**Task to carry out**
Copy out all of the data exactly as it appears.

**Exercise data**
+ + + +

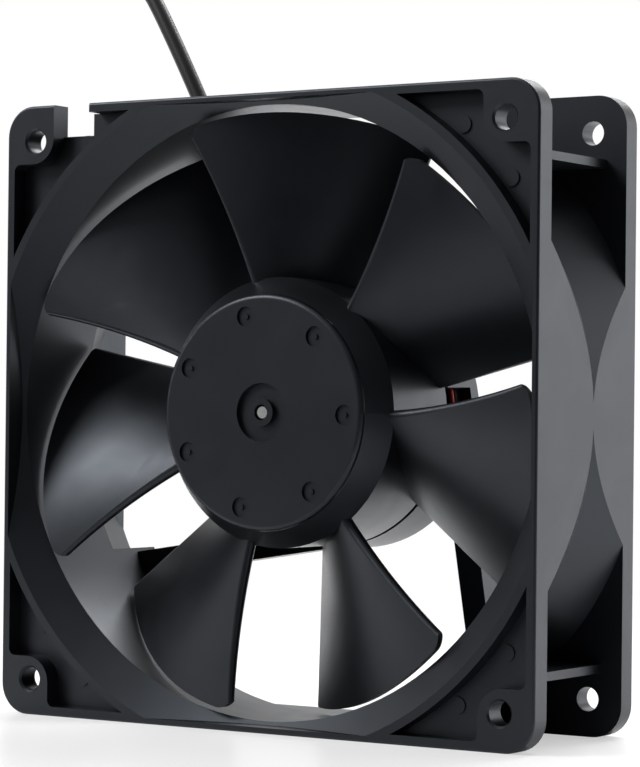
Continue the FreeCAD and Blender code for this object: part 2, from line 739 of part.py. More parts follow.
def rotor_yoke():
    face = YOKE_INNER - HUB_FACE_DROP
    inside = turned(
        [
            (0, YOKE_FRONT + YOKE_WALL),
            (face, YOKE_FRONT + YOKE_WALL),
            (YOKE_INNER, HUB_FRONT + HUB_SHOULDER + YOKE_INNER_BEND),
            (YOKE_INNER, HUB_REAR),
            (0, HUB_REAR),
        ]
    )
    cup = yoke_form(HUB_REAR - YOKE_INSET).cut(inside)
    return cup.cut(rod(BOSS_RADIUS, HUB_FRONT, YOKE_FRONT + YOKE_WALL + 1))


def ring_magnet():
    return ring(YOKE_INNER, MAGNET_INNER, MAGNET_FRONT, MAGNET_REAR)


def shaft_bush():
    """Brass bush riveted into the yoke, with its nose on the front bearing's inner ring."""
    back = YOKE_FRONT + YOKE_WALL
    nose = FRONT_BEARING - BUSH_NOSE
    return turned(
        [
            (SHAFT_RADIUS, YOKE_FRONT),
            (BOSS_RADIUS, YOKE_FRONT),
            (BOSS_RADIUS, back),
            (BUSH_RADIUS, back),
            (BUSH_RADIUS, nose),
            (RING_OUTER - BUSH_RELIEF, nose),
            (RING_OUTER - BUSH_RELIEF, FRONT_BEARING),
            (SHAFT_RADIUS, FRONT_BEARING),
        ]
    )


def shaft():
    thin = SHAFT_RADIUS - SHAFT_CHAMFER
    body = turned(
        [
            (0, SHAFT_FRONT),
            (thin, SHAFT_FRONT),
            (SHAFT_RADIUS, SHAFT_FRONT + SHAFT_CHAMFER),
            (SHAFT_RADIUS, SHAFT_REAR - SHAFT_CHAMFER),
            (thin, SHAFT_REAR),
            (0, SHAFT_REAR),
        ]
    )
    groove = ring(SHAFT_RADIUS + 1, SHAFT_RADIUS - CLIP_GROOVE, CLIP_FRONT, CLIP_FRONT + CLIP_THICKNESS)
    return body.cut(groove)


def shaft_washer():
    return ring(RING_OUTER, SHAFT_RADIUS, CLIP_FRONT - WASHER, CLIP_FRONT)


def shaft_clip():
    """Open ring that snaps into the shaft's groove behind the rear bearing."""
    back = CLIP_FRONT + CLIP_THICKNESS
    clip = ring(SHAFT_RADIUS + CLIP_REACH, SHAFT_RADIUS - CLIP_GROOVE, CLIP_FRONT, back)
    half = (SHAFT_RADIUS - CLIP_GROOVE) * CLIP_MOUTH
    return clip.cut(box((0, SHAFT_RADIUS * 3), (CLIP_FRONT - 1, back + 1), (-half, half)))


# ---------------------------------------------------------------- bearings


def bearing(name, front):
    """Save the pieces of a shielded ball bearing whose front face is at this y."""
    back = front + BEARING_WIDTH
    middle = (front + back) / 2
    track = Part.makeTorus(PITCH_RADIUS, BALL_RADIUS + TRACK_CLEARANCE, V(0, middle, 0), AXIS)
    seat = SHIELD_INSET + SHIELD_THICKNESS
    outside = RACE_INNER + SHIELD_STEP
    seats = [rod(outside, front - 1, front + seat), rod(outside, back - seat, back + 1)]
    save(name + "_outer_ring", ring(BEARING_RADIUS, RACE_INNER, front, back).cut([track] + seats))
    save(name + "_inner_ring", ring(RING_OUTER, SHAFT_RADIUS, front, back).cut(track))
    span = (middle - CAGE_LENGTH / 2, middle + CAGE_LENGTH / 2)
    cage = ring(PITCH_RADIUS + CAGE_HALF_WALL, PITCH_RADIUS - CAGE_HALF_WALL, *span)
    balls = []
    for i in range(BALL_COUNT):
        place = polar(PITCH_RADIUS, i * 360 / BALL_COUNT, middle)
        balls.append(Part.makeSphere(BALL_RADIUS, place))
        inner = place * (SHAFT_RADIUS / PITCH_RADIUS)
        inner.y = middle
        outward = V(place.x, 0, place.z)
        cage = cage.cut(Part.makeCylinder(BALL_RADIUS + CAGE_CLEARANCE, BEARING_RADIUS, inner, outward))
    save(name + "_balls", Part.makeCompound(balls))
    save(name + "_cage", cage)
    opening = RING_OUTER + SHIELD_CLEARANCE
    shields = [
        ring(outside, opening, front + SHIELD_INSET, front + seat),
        ring(outside, opening, back - seat, back - SHIELD_INSET),
    ]
    save(name + "_shields", Part.makeCompound(shields))


def bearing_tube():
    """Brass tube moulded into the base, with a shoulder between the two bearings."""
    tube = ring(TUBE_RADIUS, BEARING_RADIUS, TUBE_FRONT, TUBE_REAR)
    return joined([tube, ring(TUBE_RADIUS, RACE_INNER, REAR_BEARING - SHOULDER, REAR_BEARING)])


def preload_spring():
    """Coil spring between the front bearing's outer ring and the tube's shoulder."""
    start = FRONT_BEARING + BEARING_WIDTH + SPRING_WIRE
    length = REAR_BEARING - SHOULDER - SPRING_WIRE - start
    radius = BEARING_RADIUS - SPRING_CLEARANCE - SPRING_WIRE
    helix = Part.makeHelix(length / SPRING_TURNS, length, radius)
    circle = Part.Wire(Part.Circle(V(radius, 0, 0), V(0, 1, 0), SPRING_WIRE).toShape())
    coil = Part.Wire(helix).makePipeShell([circle], True, True)
    coil.rotate(CENTRE, V(1, 0, 0), -90)
    coil.translate(V(0, start, 0))
    return coil


# ---------------------------------------------------------------- stator


def stator_core():
    """Laminated core: a hub, four teeth and their curved shoes."""
    shapes = [ring(CORE_HUB, TUBE_RADIUS, CORE_FRONT, CORE_REAR)]
    shoes = ring(CORE_RADIUS, SHOE_INNER, CORE_FRONT, CORE_REAR)
    for i in range(POLE_COUNT):
        width = (-TOOTH_WIDTH / 2, TOOTH_WIDTH / 2)
        tooth = box((CORE_HUB - 1, SHOE_INNER + 1), (CORE_FRONT, CORE_REAR), width)
        shapes.append(spun(tooth, i * 360 / POLE_COUNT))
        gap = (-SLOT_WIDTH / 2, SLOT_WIDTH / 2)
        slot = box((SHOE_INNER - 1, CORE_RADIUS + 1), (CORE_FRONT - 1, CORE_REAR + 1), gap)
        shoes = shoes.cut(spun(slot, (i + 0.5) * 360 / POLE_COUNT))
    return joined(shapes + shoes.Solids)


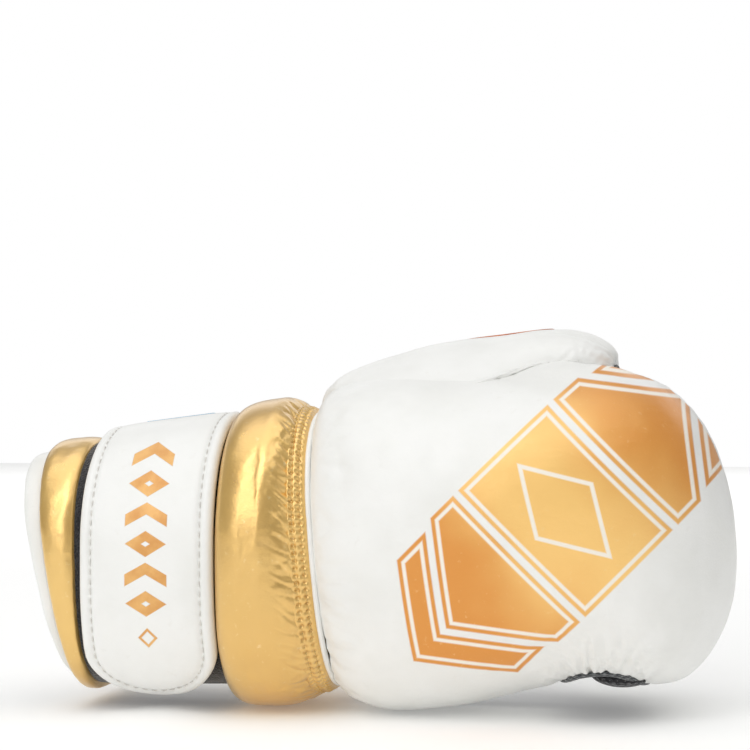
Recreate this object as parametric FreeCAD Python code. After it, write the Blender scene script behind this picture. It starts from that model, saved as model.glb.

+ + + +

**Task output**
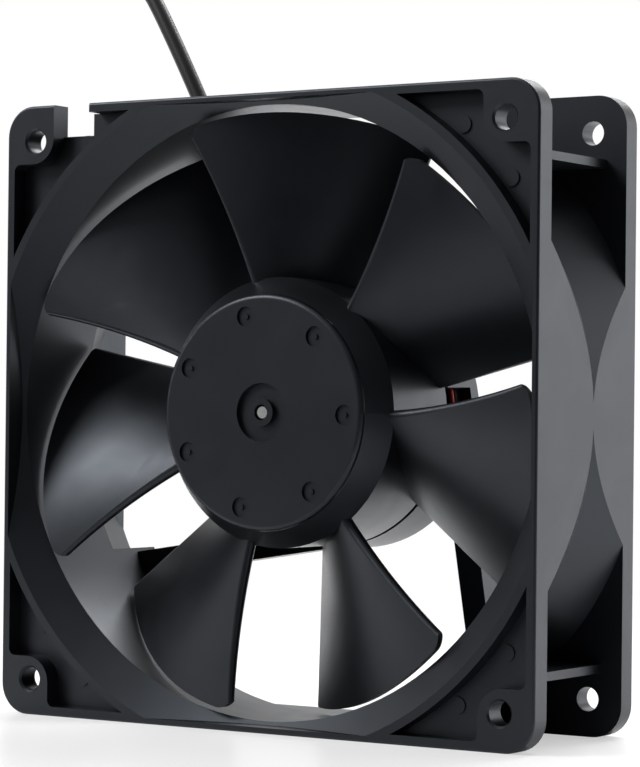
Continue the FreeCAD and Blender code for this object: part 2, from line 739 of part.py. More parts follow.
def rotor_yoke():
    face = YOKE_INNER - HUB_FACE_DROP
    inside = turned(
        [
            (0, YOKE_FRONT + YOKE_WALL),
            (face, YOKE_FRONT + YOKE_WALL),
            (YOKE_INNER, HUB_FRONT + HUB_SHOULDER + YOKE_INNER_BEND),
            (YOKE_INNER, HUB_REAR),
            (0, HUB_REAR),
        ]
    )
    cup = yoke_form(HUB_REAR - YOKE_INSET).cut(inside)
    return cup.cut(rod(BOSS_RADIUS, HUB_FRONT, YOKE_FRONT + YOKE_WALL + 1))


def ring_magnet():
    return ring(YOKE_INNER, MAGNET_INNER, MAGNET_FRONT, MAGNET_REAR)


def shaft_bush():
    """Brass bush riveted into the yoke, with its nose on the front bearing's inner ring."""
    back = YOKE_FRONT + YOKE_WALL
    nose = FRONT_BEARING - BUSH_NOSE
    return turned(
        [
            (SHAFT_RADIUS, YOKE_FRONT),
            (BOSS_RADIUS, YOKE_FRONT),
            (BOSS_RADIUS, back),
            (BUSH_RADIUS, back),
            (BUSH_RADIUS, nose),
            (RING_OUTER - BUSH_RELIEF, nose),
            (RING_OUTER - BUSH_RELIEF, FRONT_BEARING),
            (SHAFT_RADIUS, FRONT_BEARING),
        ]
    )


def shaft():
    thin = SHAFT_RADIUS - SHAFT_CHAMFER
    body = turned(
        [
            (0, SHAFT_FRONT),
            (thin, SHAFT_FRONT),
            (SHAFT_RADIUS, SHAFT_FRONT + SHAFT_CHAMFER),
            (SHAFT_RADIUS, SHAFT_REAR - SHAFT_CHAMFER),
            (thin, SHAFT_REAR),
            (0, SHAFT_REAR),
        ]
    )
    groove = ring(SHAFT_RADIUS + 1, SHAFT_RADIUS - CLIP_GROOVE, CLIP_FRONT, CLIP_FRONT + CLIP_THICKNESS)
    return body.cut(groove)


def shaft_washer():
    return ring(RING_OUTER, SHAFT_RADIUS, CLIP_FRONT - WASHER, CLIP_FRONT)


def shaft_clip():
    """Open ring that snaps into the shaft's groove behind the rear bearing."""
    back = CLIP_FRONT + CLIP_THICKNESS
    clip = ring(SHAFT_RADIUS + CLIP_REACH, SHAFT_RADIUS - CLIP_GROOVE, CLIP_FRONT, back)
    half = (SHAFT_RADIUS - CLIP_GROOVE) * CLIP_MOUTH
    return clip.cut(box((0, SHAFT_RADIUS * 3), (CLIP_FRONT - 1, back + 1), (-half, half)))


# ---------------------------------------------------------------- bearings


def bearing(name, front):
    """Save the pieces of a shielded ball bearing whose front face is at this y."""
    back = front + BEARING_WIDTH
    middle = (front + back) / 2
    track = Part.makeTorus(PITCH_RADIUS, BALL_RADIUS + TRACK_CLEARANCE, V(0, middle, 0), AXIS)
    seat = SHIELD_INSET + SHIELD_THICKNESS
    outside = RACE_INNER + SHIELD_STEP
    seats = [rod(outside, front - 1, front + seat), rod(outside, back - seat, back + 1)]
    save(name + "_outer_ring", ring(BEARING_RADIUS, RACE_INNER, front, back).cut([track] + seats))
    save(name + "_inner_ring", ring(RING_OUTER, SHAFT_RADIUS, front, back).cut(track))
    span = (middle - CAGE_LENGTH / 2, middle + CAGE_LENGTH / 2)
    cage = ring(PITCH_RADIUS + CAGE_HALF_WALL, PITCH_RADIUS - CAGE_HALF_WALL, *span)
    balls = []
    for i in range(BALL_COUNT):
        place = polar(PITCH_RADIUS, i * 360 / BALL_COUNT, middle)
        balls.append(Part.makeSphere(BALL_RADIUS, place))
        inner = place * (SHAFT_RADIUS / PITCH_RADIUS)
        inner.y = middle
        outward = V(place.x, 0, place.z)
        cage = cage.cut(Part.makeCylinder(BALL_RADIUS + CAGE_CLEARANCE, BEARING_RADIUS, inner, outward))
    save(name + "_balls", Part.makeCompound(balls))
    save(name + "_cage", cage)
    opening = RING_OUTER + SHIELD_CLEARANCE
    shields = [
        ring(outside, opening, front + SHIELD_INSET, front + seat),
        ring(outside, opening, back - seat, back - SHIELD_INSET),
    ]
    save(name + "_shields", Part.makeCompound(shields))


def bearing_tube():
    """Brass tube moulded into the base, with a shoulder between the two bearings."""
    tube = ring(TUBE_RADIUS, BEARING_RADIUS, TUBE_FRONT, TUBE_REAR)
    return joined([tube, ring(TUBE_RADIUS, RACE_INNER, REAR_BEARING - SHOULDER, REAR_BEARING)])


def preload_spring():
    """Coil spring between the front bearing's outer ring and the tube's shoulder."""
    start = FRONT_BEARING + BEARING_WIDTH + SPRING_WIRE
    length = REAR_BEARING - SHOULDER - SPRING_WIRE - start
    radius = BEARING_RADIUS - SPRING_CLEARANCE - SPRING_WIRE
    helix = Part.makeHelix(length / SPRING_TURNS, length, radius)
    circle = Part.Wire(Part.Circle(V(radius, 0, 0), V(0, 1, 0), SPRING_WIRE).toShape())
    coil = Part.Wire(helix).makePipeShell([circle], True, True)
    coil.rotate(CENTRE, V(1, 0, 0), -90)
    coil.translate(V(0, start, 0))
    return coil


# ---------------------------------------------------------------- stator


def stator_core():
    """Laminated core: a hub, four teeth and their curved shoes."""
    shapes = [ring(CORE_HUB, TUBE_RADIUS, CORE_FRONT, CORE_REAR)]
    shoes = ring(CORE_RADIUS, SHOE_INNER, CORE_FRONT, CORE_REAR)
    for i in range(POLE_COUNT):
        width = (-TOOTH_WIDTH / 2, TOOTH_WIDTH / 2)
        tooth = box((CORE_HUB - 1, SHOE_INNER + 1), (CORE_FRONT, CORE_REAR), width)
        shapes.append(spun(tooth, i * 360 / POLE_COUNT))
        gap = (-SLOT_WIDTH / 2, SLOT_WIDTH / 2)
        slot = box((SHOE_INNER - 1, CORE_RADIUS + 1), (CORE_FRONT - 1, CORE_REAR + 1), gap)
        shoes = shoes.cut(spun(slot, (i + 0.5) * 360 / POLE_COUNT))
    return joined(shapes + shoes.Solids)


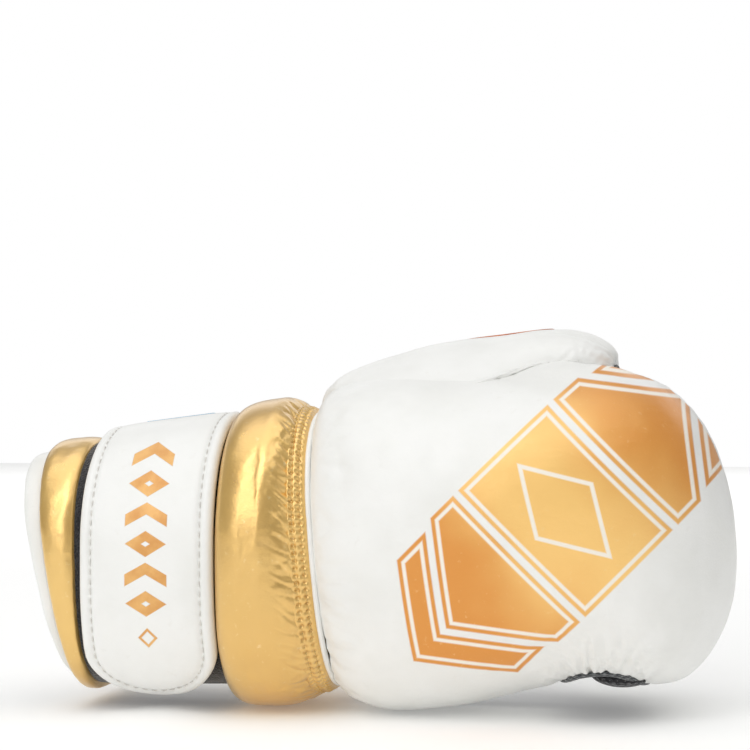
Recreate this object as parametric FreeCAD Python code. After it, write the Blender scene script behind this picture. It starts from that model, saved as model.glb.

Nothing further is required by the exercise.